This one is called Murphy v. Kickapoo and is out of the Western District of Oklahoma. It exemplifies the current problem of tribal sovereign immunity litigation — i.e., courts desperately trying to find a waiver or some reason why tribal immunity does not bar the suit, in plain opposition and conflict to clear Supreme Court precedent (Kiowa Tribe).

Kickapoo Motion to Dismiss

Opposition to Kickapoo Motion

Reply Brief

District Court Opinion

Tribal Court Case Studies: Grand Ronde Case

An interesting case (to me anyway) that has been winding its way through state, tribal, and now federal courts — a case involving an investment contract between the Grand Ronde Confederated Tribes and Strategic Wealth Management (and now its insurance company). In short, the deal between the two went bad and the parties ended up in state court, then before an arbitrator. The arbitrator ruled against the tribe, and awarded millions in attorney fees to SWM (but nothing else). The tribe refused to pay, arguing that it had not waived its immunity in relation to attorney fees, and SWM went to tribal court to enforce the arbitration award of attorney fees. The tribal court affirmed the tribe’s claim of immunity and now the case is in federal district court on a Montana 1 theory (huh?). Anyway, I wrote about this case as it went through the tribal court recently (here). And I personally know the two principals of SWM from my work at Pascua Yaqui a thousand years ago.

This may look like a tribe hiding behind sovereign immunity, but keep in mind that the Sizemore brothers (the SWM principals) prided themselves on being “experts” on federal Indian law (despite not being lawyers) and wrote the contract at issue. Moreover, the amount of atty fees awarded by the arbitrator was extraordinary (in the millions).
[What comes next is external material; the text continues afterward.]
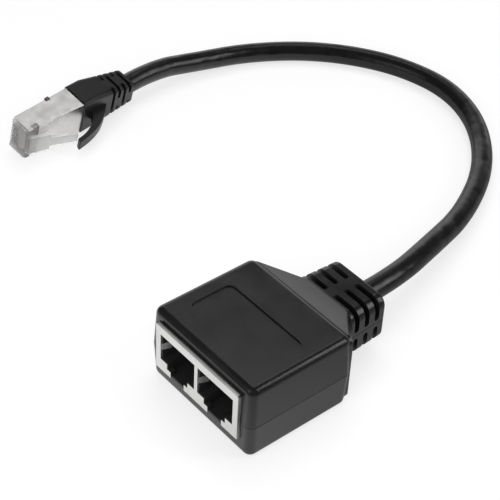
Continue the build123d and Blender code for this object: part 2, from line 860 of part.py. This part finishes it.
def plug_latch():
    """latch of the plug: wide at its root, narrow along its arm"""
    latch = plug_prism(latch_profile(), latch_root_width)
    for side in (-1, 1):
        low, high = sorted((side * latch_arm_width / 2, side * latch_root_width))
        latch = latch - span_box(latch_root_end, latch_tip + beyond, low, high, 0.0, latch_tip_z + beyond)
    return latch


def plug_contacts():
    """eight contact blades in the slots of the body"""
    middle = Vector(blade_front + blade_length / 2, 0, sheet + blade_sunk + blade_height / 2)
    blade = Box(blade_length, blade_thickness, blade_height)
    blades = [Pos(middle.X, y, middle.Z) * blade for y in blade_places()]
    return Compound(children=blades)


def plug_wires():
    """eight wires side by side under the blades"""
    wires = []
    for y in blade_places():
        wire = Pos(plug_wire_front + fit_gap, y, plug_wire_z) * Rot(0, 90, 0) * Cylinder(
            plug_wire_d / 2, plug_wire_length, align=(Align.CENTER, Align.CENTER, Align.MIN)
        )
        wires.append(wire)
    return Compound(children=wires)


def guide_side_box(side, y0, y1, z0, z1):
    """block of the wire guide's snap on one side, as long as its window leaves room for"""
    low, high = sorted((side * y0, side * y1))
    start = guide_window_front + fit_gap
    return span_box(start, start + guide_window_length - 2 * fit_gap, low, high, z0, z1)


def wire_guide():
    """dark guide that holds the wires and snaps into two windows of the shield"""
    half = plug_width / 2 - sheet - fit_gap - plug_wall - fit_gap
    z0 = plug_wire_z - guide_height / 2
    guide = span_box(guide_front, guide_front + guide_length, -half, half, z0, z0 + guide_height)
    for y in blade_places():
        guide = guide - Pos(guide_front + guide_length / 2, y, plug_wire_z) * Rot(0, 90, 0) * Cylinder(
            plug_wire_d / 2 + fit_gap, 2 * guide_length
        )
    floor_z = sheet + fit_gap + plug_wall + fit_gap
    out = plug_width / 2
    arm_out = out - sheet - 2 * fit_gap
    foot_in = half - guide_foot_width
    arm_in = half + 2 * fit_gap
    snap_in = out - sheet - guide_window_reach + fit_gap
    for side in (-1, 1):
        knee = guide_side_box(side, foot_in, arm_out, floor_z, guide_arm_top)
        foot = guide_side_box(side, foot_in, half, floor_z, z0 + overlap)
        drop = guide_side_box(side, arm_in, arm_out, sheet + fit_gap, floor_z + overlap)
        snap = guide_side_box(side, snap_in, out + guide_proud, -guide_proud, guide_window_height - fit_gap)
        guide = guide + knee + foot + drop + snap
    return guide


def boot_section(x, y, half_width, z0, z1, radius):
    """rounded rectangle across the plug's length"""
    plane = Plane(origin=(x, y, (z0 + z1) / 2), x_dir=(0, 1, 0), z_dir=(1, 0, 0))
    return plane * RectangleRounded(2 * half_width, z1 - z0, radius)


def boot_shape(inset):
    """form of the boot, so far inside its surface: a sleeve, and a taper down to the cable"""
    half = plug_width / 2 + boot_wall - inset
    low = inset - boot_wall
    high = plug_rear_height + boot_wall - inset
    rise = boot_end_half_height - inset
    end_half = boot_end_half_width - inset
    taper_start = boot_front + boot_sleeve_length
    front = boot_section(boot_front, 0, half, low, high, boot_front_r)
    middle = boot_section(taper_start, 0, half, low, high, boot_sleeve_r)
    end = boot_section(boot_rear, -boot_sag, end_half, boot_axis_z - rise, boot_axis_z + rise, boot_end_r)
    return loft([front, middle], ruled=True) + loft([middle, end], ruled=True)


def boot_slots():
    """staggered slots: odd rows go round the contact and latch sides, even rows round the other two"""
    core = boot_shape(boot_slot_depth)
    reach = plug_width
    slots = []
    for row in range(boot_slot_rows):
        x = boot_slot_start + row * boot_slot_pitch
        x0, x1 = x - boot_slot_width / 2, x + boot_slot_width / 2
        gap = boot_slot_gap / 2
        if row % 2 == 0:
            upper = span_box(x0, x1, -reach, reach, boot_axis_z + gap, boot_axis_z + reach)
            lower = span_box(x0, x1, -reach, reach, boot_axis_z - reach, boot_axis_z - gap)
        else:
            upper = span_box(x0, x1, gap - boot_sag, reach, boot_axis_z - reach, boot_axis_z + reach)
            lower = span_box(x0, x1, -reach, -gap - boot_sag, boot_axis_z - reach, boot_axis_z + reach)
        slots.append((upper + lower) - core)
    return slots


def latch_guard():
    """curved guard that rises from the boot and arches forwards over the tip of the latch"""
    outer = Spline(*[(boot_front + behind, plug_rear_height + above) for behind, above in guard_outer])
    inner = Spline(*[(boot_front + behind, plug_rear_height + above) for behind, above in guard_inner])
    tip = Line(outer @ 1, inner @ 0)
    foot = Line(inner @ 1, outer @ 0)
    plane = Plane(origin=(0, 0, 0), x_dir=(1, 0, 0), z_dir=(0, -1, 0))
    face = plane * make_face(outer + tip + inner + foot)
    guard = extrude(face, amount=guard_width / 2, both=True)
    return fillet(guard.edges().filter_by(Axis.Y).group_by(Axis.X)[0], guard_rounding)


def plug_boot():
    """soft boot over the rear of the plug and the start of the cable"""
    boot = boot_shape(0.0) + latch_guard()
    for ring in boot_slots():
        boot = boot - ring
    half = plug_width / 2 + fit_gap
    pocket_end = shield_rear + boot_pocket_end_gap
    pocket = span_box(0.0, pocket_end, -half, half, -fit_gap, plug_rear_height + fit_gap)
    bore = Pos(shield_rear, -boot_sag, boot_axis_z) * Rot(0, 90, 0) * Cylinder(
        cable_d / 2 + grip_clearance, boot_rear, align=(Align.CENTER, Align.CENTER, Align.MIN)
    )
    return boot - pocket - bore


def cable_inside_boot():
    """stretch of jacket held in the boot, up to the rear of the shield"""
    start = shield_rear + jacket_end_gap
    return Pos(start, -boot_sag, boot_axis_z) * Rot(0, 90, 0) * Cylinder(
        cable_d / 2, boot_rear - start, align=(Align.CENTER, Align.CENTER, Align.MIN)
    )


def plug_plane(height):
    """frame of the plug where it lies, with its nose so high above the surface"""
    heading = radians(plug_heading)
    pitch = radians(plug_pitch)
    lean = radians(plug_lean)
    along = Vector(cos(pitch) * cos(heading), cos(pitch) * sin(heading), sin(pitch))
    level = along.cross(Vector(0, 0, 1)).normalized()
    upright = level.cross(along)
    across = upright * cos(lean) + level * sin(lean)
    latch_way = along.cross(across)
    return Plane(origin=(plug_nose_x, plug_nose_y, height), x_dir=along, z_dir=latch_way)


# Free cable


def cable_points(plane):
    """route from the strain relief to the boot of the plug"""
    start = Vector(0, exit_y, parting_z)
    second = Vector(0, exit_y + first_run, parting_z)
    last = plane.from_local_coords(Vector(boot_rear, -boot_sag, boot_axis_z))
    before = plane.from_local_coords(Vector(boot_rear + plug_first_run, -boot_sag, boot_axis_z))
    return [start, second] + [Vector(*point) for point in route_between] + [before, last]


def arc_radii(points):
    """radius at every corner of the route: 0.45 of the shorter run over the tangent of half the turn"""
    radii = []
    for before, here, after in zip(points, points[1:], points[2:]):
        first = here - before
        second = after - here
        half_turn = radians(first.get_angle(second) / 2)
        radii.append(0.45 * min(first.length, second.length) / tan(half_turn))
    return radii


def free_cable(plane):
    """tube of the free cable, and a print of its bends and its length"""
    points = cable_points(plane)
    radii = arc_radii(points)
    path = FilletPolyline(*points, radius=radii)
    section = Plane(origin=path @ 0, z_dir=path % 0) * Circle(cable_d / 2)
    cable = sweep(section, path=path)
    print("route", [tuple(round(value, 2) for value in point) for point in points])
    print("radii", [round(radius, 1) for radius in radii])
    ratio = cable.volume / (pi * cable_d**2 / 4 * path.length)
    print("cable length", round(path.length, 1), "volume over section times length", round(ratio, 4))
    return cable


# Everything, one file for each piece


def build():
    """all pieces by name"""
    housing = whole_housing()
    pieces = {
        "upper_shell": upper_shell(housing),
        "lower_shell": lower_shell(housing),
        "jack_shield": jack_shield(),
        "jack_rear_cover": jack_rear_cover(),
        "jack_insulator": insulator(),
        "contact_carrier_left": contact_carrier(-port_x),
        "contact_carrier_right": contact_carrier(port_x),
        "port_contacts_left": port_contacts(-port_x),
        "port_contacts_right": port_contacts(port_x),
        "circuit_board": circuit_board(),
        "solder_joints": solder_joints(),
        "drain_wire": drain_wire(),
        "crimp_ring": crimp_ring(),
        "cable_inside_housing": cable_inside_housing(),
    }
    for index in range(contact_count):
        pieces[f"core_wire_{index + 1}"] = core_wire(index)
    plug = {
        "plug_body": plug_body(),
        "plug_shield": plug_shield(),
        "plug_contacts": plug_contacts(),
        "plug_wires": plug_wires(),
        "plug_wire_guide": wire_guide(),
        "plug_boot": plug_boot(),
        "cable_inside_boot": cable_inside_boot(),
    }
    level = plug_plane(0.0)
    lowest = min((level.location * piece).bounding_box().min.Z for piece in plug.values())
    resting = plug_plane(-lowest)
    for name, piece in plug.items():
        pieces[name] = resting.location * piece
    pieces["cable_jacket"] = free_cable(resting)
    return pieces


os.makedirs("parts", exist_ok=True)
for name, piece in build().items():
    export_step(piece, f"parts/{name}.step")
    print(name, len(piece.solids()), "solids", round(piece.volume, 1), "mm3")
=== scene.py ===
from math import cos, radians, sin

import bmesh
import bpy
import numpy as np
from mathutils import Matrix, Vector


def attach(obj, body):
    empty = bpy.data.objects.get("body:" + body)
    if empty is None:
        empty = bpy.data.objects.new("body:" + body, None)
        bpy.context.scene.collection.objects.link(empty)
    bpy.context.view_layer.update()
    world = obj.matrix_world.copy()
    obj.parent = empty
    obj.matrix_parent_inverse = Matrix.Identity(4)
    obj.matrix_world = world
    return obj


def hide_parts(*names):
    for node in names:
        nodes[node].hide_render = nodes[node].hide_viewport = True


# A two-port network splitter on a short cable. Metres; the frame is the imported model's own.
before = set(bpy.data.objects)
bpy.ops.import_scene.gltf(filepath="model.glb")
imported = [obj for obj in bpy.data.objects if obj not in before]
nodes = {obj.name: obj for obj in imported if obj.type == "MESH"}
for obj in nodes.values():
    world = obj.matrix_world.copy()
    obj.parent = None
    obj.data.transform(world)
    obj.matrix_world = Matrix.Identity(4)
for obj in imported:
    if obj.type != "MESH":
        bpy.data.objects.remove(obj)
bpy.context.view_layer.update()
MM = 0.001

# Camera: where the photograph was taken from, with its angles in degrees
eye = Vector((190.67, -179.09, 258.46)) * MM
view_azimuth = 48.593
view_elevation = 40.153
view_roll = 2.956
lens_mm = 108.4
sensor_mm = 36.0
view_reach = 20.0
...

Contract with Strategic Wealth Management

State Court Order

AAA Decision

Tribal Court Order

Tribal Court of Appeals Opinion

Federal District Court Materials:

Federal Court Complaint

Plaintiff Motion for Summary Judgment

Defendant Motion for Summary Judgment

Plaintiff Response Brief

Defendant Response Brief

Plaintiff Reply Brief

Defendant Reply Brief

District Court Opinion

Indian Frauds in Court

A few years ago, I saw a presentation by an FBI agent based out of Bismarck, North Dakota in which he described how many of the survivalist, tax protester-type of virulent anti-government “citizens” had gone way underground after 9/11 and the USA Patriot Act. A couple years later, some of them reappeared as Indians and Indian tribes — the worst kind of Indian fraud imaginable. There have always been, I suspect, people trying to be pretend Indians in an attempt to garner something (money, rights, etc.) they otherwise would not be entitled to. Here, it appears, are whites trying to hide behind tribal sovereign immunity and tribal sovereignty in general.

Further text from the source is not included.